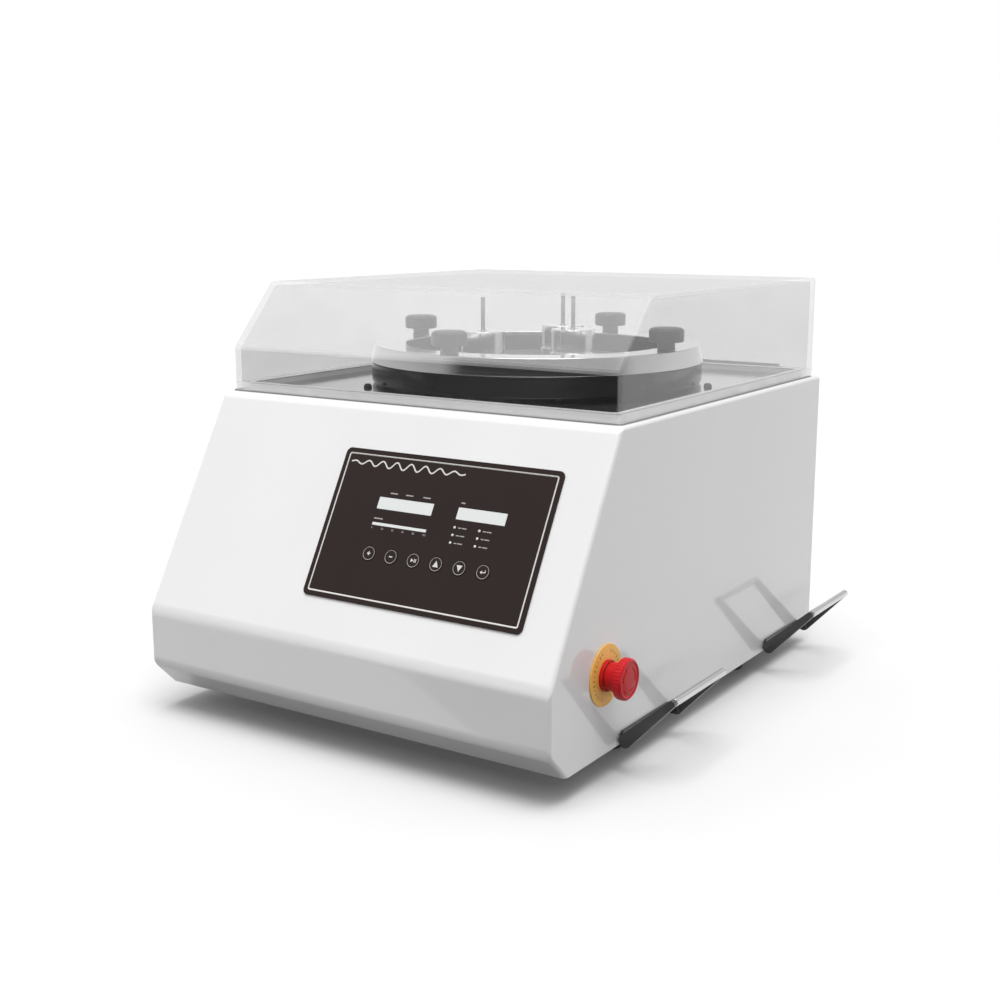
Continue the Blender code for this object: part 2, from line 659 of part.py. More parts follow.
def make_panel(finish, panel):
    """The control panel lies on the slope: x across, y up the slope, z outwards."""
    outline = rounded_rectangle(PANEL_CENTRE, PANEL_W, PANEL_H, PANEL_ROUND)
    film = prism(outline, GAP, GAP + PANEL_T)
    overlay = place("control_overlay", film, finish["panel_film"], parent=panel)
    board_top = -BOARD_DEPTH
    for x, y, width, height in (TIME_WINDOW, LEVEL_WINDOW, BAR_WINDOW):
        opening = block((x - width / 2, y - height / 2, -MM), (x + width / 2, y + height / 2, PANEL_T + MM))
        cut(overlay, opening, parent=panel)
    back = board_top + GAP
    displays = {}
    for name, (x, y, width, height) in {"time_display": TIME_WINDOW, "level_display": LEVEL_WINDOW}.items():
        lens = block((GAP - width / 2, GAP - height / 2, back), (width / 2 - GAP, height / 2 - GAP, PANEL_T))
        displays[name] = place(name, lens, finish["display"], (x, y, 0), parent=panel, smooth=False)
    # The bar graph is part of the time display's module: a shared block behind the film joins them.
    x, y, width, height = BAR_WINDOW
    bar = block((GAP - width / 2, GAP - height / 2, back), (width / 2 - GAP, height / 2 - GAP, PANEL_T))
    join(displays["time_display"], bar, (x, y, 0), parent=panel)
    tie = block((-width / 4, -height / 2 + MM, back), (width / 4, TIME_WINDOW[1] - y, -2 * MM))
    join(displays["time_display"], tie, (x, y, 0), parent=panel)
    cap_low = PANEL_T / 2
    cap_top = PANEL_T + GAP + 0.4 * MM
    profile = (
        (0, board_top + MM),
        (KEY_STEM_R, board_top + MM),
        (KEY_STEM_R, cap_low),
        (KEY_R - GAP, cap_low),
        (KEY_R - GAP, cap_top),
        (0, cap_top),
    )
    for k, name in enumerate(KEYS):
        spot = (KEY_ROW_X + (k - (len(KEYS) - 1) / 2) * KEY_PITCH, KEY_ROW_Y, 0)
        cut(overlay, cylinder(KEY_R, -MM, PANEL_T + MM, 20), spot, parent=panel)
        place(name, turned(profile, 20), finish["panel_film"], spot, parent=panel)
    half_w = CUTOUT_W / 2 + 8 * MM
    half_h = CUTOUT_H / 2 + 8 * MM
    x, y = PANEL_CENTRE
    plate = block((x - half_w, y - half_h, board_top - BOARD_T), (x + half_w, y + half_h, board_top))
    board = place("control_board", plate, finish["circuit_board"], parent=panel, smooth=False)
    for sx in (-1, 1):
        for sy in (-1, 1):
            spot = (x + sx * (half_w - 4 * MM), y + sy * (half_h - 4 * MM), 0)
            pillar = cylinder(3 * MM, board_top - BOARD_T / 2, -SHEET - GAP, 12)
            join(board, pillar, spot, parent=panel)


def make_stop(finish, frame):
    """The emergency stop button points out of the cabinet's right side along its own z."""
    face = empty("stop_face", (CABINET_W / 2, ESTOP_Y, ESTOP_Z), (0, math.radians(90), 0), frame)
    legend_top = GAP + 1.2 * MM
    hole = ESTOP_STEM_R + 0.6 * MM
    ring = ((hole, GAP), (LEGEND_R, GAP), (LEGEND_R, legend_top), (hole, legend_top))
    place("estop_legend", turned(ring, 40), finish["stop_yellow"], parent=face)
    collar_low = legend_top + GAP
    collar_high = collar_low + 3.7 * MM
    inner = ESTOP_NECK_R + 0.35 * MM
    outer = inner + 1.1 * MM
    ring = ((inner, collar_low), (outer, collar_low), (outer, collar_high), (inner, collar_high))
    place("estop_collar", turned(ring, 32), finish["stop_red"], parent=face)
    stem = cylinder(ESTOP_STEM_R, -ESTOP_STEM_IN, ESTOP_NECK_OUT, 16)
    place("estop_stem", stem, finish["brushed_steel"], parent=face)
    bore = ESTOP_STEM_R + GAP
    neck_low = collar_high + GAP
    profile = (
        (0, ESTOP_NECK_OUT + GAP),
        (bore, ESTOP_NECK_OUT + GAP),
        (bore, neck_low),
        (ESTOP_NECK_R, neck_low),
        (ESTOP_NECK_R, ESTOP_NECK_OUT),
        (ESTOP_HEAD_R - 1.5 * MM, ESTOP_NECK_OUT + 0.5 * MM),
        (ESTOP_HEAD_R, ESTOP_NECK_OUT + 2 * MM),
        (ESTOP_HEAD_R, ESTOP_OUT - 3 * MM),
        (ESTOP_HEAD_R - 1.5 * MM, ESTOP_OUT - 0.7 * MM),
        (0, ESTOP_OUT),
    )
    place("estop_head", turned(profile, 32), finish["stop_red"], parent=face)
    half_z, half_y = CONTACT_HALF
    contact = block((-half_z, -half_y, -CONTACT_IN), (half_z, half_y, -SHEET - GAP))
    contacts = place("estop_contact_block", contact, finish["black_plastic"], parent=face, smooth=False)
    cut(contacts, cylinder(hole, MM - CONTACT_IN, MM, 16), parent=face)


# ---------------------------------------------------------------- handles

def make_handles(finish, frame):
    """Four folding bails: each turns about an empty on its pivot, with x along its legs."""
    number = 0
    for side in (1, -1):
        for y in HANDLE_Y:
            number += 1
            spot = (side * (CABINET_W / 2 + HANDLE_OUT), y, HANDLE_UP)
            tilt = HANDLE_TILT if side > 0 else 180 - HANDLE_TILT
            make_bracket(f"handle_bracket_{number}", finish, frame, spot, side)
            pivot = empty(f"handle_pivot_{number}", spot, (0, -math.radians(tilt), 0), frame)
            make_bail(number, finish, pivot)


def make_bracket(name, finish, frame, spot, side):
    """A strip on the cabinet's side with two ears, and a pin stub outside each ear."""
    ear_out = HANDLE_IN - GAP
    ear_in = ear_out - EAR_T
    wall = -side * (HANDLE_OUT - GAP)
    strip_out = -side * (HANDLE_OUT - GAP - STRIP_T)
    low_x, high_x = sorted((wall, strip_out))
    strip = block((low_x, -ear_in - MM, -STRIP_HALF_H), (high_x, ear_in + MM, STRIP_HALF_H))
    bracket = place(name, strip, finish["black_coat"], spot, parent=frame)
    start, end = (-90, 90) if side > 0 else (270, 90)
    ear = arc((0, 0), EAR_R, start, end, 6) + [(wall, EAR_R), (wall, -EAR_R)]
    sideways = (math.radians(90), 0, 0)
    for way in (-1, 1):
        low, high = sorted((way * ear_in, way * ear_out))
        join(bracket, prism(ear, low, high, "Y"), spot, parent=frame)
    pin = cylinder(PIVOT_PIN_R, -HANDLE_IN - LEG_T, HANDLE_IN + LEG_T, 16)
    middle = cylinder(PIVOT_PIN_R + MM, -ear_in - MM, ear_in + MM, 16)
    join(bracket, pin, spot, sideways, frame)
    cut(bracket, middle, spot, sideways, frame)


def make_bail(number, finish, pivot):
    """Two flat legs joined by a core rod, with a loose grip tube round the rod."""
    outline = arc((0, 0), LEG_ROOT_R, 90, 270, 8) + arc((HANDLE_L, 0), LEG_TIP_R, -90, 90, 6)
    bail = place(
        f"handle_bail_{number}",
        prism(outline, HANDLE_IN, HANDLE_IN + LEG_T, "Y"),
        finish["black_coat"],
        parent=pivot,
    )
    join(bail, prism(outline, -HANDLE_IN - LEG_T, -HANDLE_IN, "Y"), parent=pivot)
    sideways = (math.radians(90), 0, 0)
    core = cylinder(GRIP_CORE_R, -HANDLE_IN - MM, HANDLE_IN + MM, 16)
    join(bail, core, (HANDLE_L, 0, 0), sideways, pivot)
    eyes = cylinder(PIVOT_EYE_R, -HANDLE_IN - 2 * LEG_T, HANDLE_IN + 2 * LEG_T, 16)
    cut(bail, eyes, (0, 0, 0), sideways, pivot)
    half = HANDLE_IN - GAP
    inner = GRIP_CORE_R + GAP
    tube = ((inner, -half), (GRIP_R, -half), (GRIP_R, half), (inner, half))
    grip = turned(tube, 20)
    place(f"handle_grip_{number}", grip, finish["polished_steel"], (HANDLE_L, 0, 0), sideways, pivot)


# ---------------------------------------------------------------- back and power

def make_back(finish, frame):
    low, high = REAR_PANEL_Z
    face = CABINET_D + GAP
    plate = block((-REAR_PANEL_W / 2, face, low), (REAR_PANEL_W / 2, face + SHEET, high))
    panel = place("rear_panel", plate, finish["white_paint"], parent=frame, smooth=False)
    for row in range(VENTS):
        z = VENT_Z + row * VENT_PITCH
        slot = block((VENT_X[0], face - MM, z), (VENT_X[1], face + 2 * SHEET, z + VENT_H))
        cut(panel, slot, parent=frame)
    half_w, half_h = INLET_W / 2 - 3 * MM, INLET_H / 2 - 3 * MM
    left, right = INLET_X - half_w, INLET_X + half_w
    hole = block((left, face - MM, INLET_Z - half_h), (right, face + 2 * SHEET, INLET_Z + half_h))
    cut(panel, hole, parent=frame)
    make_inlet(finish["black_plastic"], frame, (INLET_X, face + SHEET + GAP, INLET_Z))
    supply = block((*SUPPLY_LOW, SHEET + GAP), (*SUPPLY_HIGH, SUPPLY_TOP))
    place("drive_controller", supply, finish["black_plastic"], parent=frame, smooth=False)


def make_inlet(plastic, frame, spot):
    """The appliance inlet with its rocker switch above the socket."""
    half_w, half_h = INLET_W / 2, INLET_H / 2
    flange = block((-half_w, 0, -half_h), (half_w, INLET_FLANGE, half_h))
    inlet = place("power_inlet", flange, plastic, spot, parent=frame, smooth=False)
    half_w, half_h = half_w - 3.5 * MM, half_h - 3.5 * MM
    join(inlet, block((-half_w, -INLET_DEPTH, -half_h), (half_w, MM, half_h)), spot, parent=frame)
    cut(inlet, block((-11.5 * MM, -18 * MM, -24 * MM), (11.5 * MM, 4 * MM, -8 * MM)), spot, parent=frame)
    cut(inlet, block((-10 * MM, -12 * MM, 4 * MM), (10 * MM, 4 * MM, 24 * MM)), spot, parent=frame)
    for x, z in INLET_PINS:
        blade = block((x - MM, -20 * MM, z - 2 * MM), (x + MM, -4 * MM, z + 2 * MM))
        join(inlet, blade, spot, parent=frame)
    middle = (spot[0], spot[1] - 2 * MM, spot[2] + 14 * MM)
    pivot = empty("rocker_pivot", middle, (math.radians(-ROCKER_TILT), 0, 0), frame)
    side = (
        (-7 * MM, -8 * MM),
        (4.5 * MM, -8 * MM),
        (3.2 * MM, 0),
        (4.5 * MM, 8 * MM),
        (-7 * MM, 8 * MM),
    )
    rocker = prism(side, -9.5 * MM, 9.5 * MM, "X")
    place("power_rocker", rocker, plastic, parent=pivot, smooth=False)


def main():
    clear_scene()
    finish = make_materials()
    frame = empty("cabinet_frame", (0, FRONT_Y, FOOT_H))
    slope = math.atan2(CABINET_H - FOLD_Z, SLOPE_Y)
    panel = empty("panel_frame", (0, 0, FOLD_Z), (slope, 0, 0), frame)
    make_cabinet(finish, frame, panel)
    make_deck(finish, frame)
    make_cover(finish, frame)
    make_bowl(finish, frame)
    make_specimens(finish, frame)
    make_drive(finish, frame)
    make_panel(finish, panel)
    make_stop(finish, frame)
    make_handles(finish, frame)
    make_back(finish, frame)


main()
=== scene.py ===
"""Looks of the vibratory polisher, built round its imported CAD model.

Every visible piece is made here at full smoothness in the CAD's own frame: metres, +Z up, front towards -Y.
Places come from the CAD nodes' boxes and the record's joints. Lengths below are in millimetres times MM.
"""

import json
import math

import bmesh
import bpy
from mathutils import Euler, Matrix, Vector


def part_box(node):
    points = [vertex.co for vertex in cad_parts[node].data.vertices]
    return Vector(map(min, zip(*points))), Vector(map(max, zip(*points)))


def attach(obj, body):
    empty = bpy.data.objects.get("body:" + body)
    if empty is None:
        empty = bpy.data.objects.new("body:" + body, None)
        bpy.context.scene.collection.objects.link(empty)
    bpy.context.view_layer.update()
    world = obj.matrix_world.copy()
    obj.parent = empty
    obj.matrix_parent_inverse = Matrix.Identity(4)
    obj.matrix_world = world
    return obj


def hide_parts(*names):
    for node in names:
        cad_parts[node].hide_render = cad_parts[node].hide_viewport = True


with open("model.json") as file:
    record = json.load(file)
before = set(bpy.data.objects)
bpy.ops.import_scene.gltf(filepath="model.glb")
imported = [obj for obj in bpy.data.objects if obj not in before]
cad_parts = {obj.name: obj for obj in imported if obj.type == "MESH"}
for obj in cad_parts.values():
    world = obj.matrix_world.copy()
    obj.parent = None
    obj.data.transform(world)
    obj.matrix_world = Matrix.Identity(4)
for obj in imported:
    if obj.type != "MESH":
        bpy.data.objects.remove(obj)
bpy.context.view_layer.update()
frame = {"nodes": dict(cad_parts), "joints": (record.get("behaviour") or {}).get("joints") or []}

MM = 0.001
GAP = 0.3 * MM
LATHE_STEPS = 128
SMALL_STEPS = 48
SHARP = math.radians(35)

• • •

» What to do
Look through the material above and print exactly the lines from the one containing "make_cover(finish, frame)" to the one containing "bpy.data.objects.remove(obj)", both included, and nothing more.

» Answer below
    make_cover(finish, frame)
    make_bowl(finish, frame)
    make_specimens(finish, frame)
    make_drive(finish, frame)
    make_panel(finish, panel)
    make_stop(finish, frame)
    make_handles(finish, frame)
    make_back(finish, frame)


main()
=== scene.py ===
"""Looks of the vibratory polisher, built round its imported CAD model.

Every visible piece is made here at full smoothness in the CAD's own frame: metres, +Z up, front towards -Y.
Places come from the CAD nodes' boxes and the record's joints. Lengths below are in millimetres times MM.
"""

import json
import math

import bmesh
import bpy
from mathutils import Euler, Matrix, Vector


def part_box(node):
    points = [vertex.co for vertex in cad_parts[node].data.vertices]
    return Vector(map(min, zip(*points))), Vector(map(max, zip(*points)))


def attach(obj, body):
    empty = bpy.data.objects.get("body:" + body)
    if empty is None:
        empty = bpy.data.objects.new("body:" + body, None)
        bpy.context.scene.collection.objects.link(empty)
    bpy.context.view_layer.update()
    world = obj.matrix_world.copy()
    obj.parent = empty
    obj.matrix_parent_inverse = Matrix.Identity(4)
    obj.matrix_world = world
    return obj


def hide_parts(*names):
    for node in names:
        cad_parts[node].hide_render = cad_parts[node].hide_viewport = True


with open("model.json") as file:
    record = json.load(file)
before = set(bpy.data.objects)
bpy.ops.import_scene.gltf(filepath="model.glb")
imported = [obj for obj in bpy.data.objects if obj not in before]
cad_parts = {obj.name: obj for obj in imported if obj.type == "MESH"}
for obj in cad_parts.values():
    world = obj.matrix_world.copy()
    obj.parent = None
    obj.data.transform(world)
    obj.matrix_world = Matrix.Identity(4)
for obj in imported:
    if obj.type != "MESH":
        bpy.data.objects.remove(obj)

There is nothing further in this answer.